Now this is where I notice that I am getting old, or just totally off the mainstream. I like print. The airline is not asking you to switch off or stow your magazine or newspaper during take-off and landing, a printed publication is easily deposited for casual browsing in a bathroom, and they can be rolled up to fit in any external pocket of a common bag, without attracting undue attention or running out of battery. And while I can understand that a printed publication has difficulties competing with much faster online news, especially if the later is free of charge, there are aspects worth considering.
Firstly the weekly format cannot be current, but on the flip side, it can offer the bigger picture. And that is something I have always appreciated about Newsweek. They had the ability to listen to the daily noise and extract the broader trend and offer an in-depth analysis, and printed in a letter format, the reader would not be interrupted by mailbox pop-ups or have to knock out his neighbour in economy class to turn the page. And that is something rarely found in the world of the neverending news cycle. And this aspect will be sorely missed.

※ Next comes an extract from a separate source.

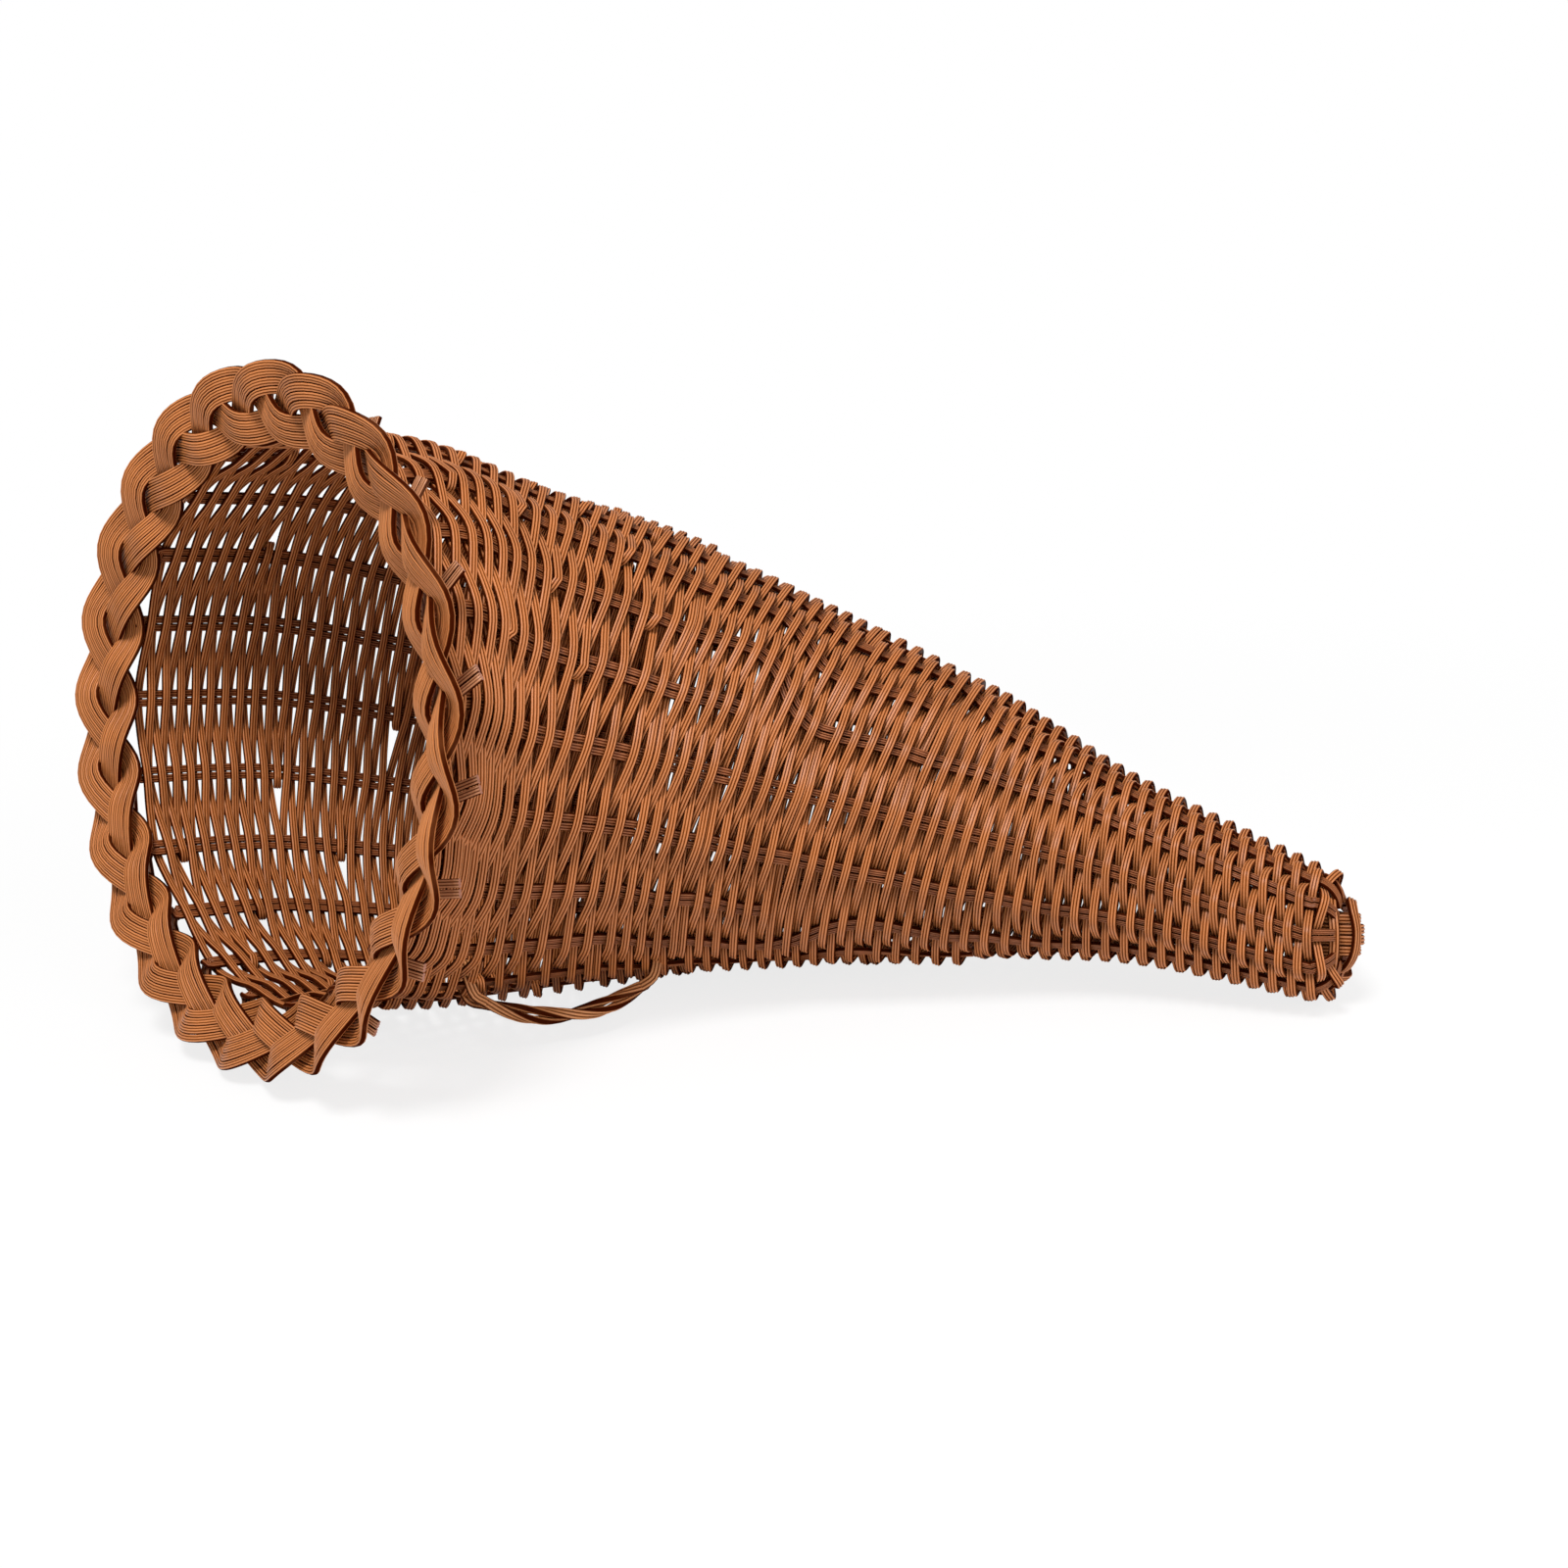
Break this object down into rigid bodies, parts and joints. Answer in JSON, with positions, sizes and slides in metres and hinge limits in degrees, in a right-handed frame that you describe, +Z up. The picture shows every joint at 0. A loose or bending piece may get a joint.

Now how can this work economically? The Financial Times Deutschland editors lamented that they had not been able to find a business model to compete with online offerings. But they could have found an example not too far away in Duesseldorf, and on a much lower journalistic level. The VDI Nachrichten is a weekly print newspaper, targeted at engineers and people in technical professions and is affiliated with the Verein Deutscher Ingenieure, Germany’s largest association of engineers and similar professionals. So this paper comes as an included benefit in the membership fees, and is in turn funded by these. The large number of members guarantees a budget, although the paper is also available for sale at news stands around the country. And that seems to be working fairly well. I wish the Financial Times Deutschland would have found a partner, and on returning to Germany, I might have found myself a member of an association not related to my discipline in any way.
But not wanting to go into publishing, where does that leave me? The brilliant William Gibson has pointed me to Wired magazine, which seems to embrace the more reflective, analytical approach that makes a low-frequency magazine great. I might just give that a shot.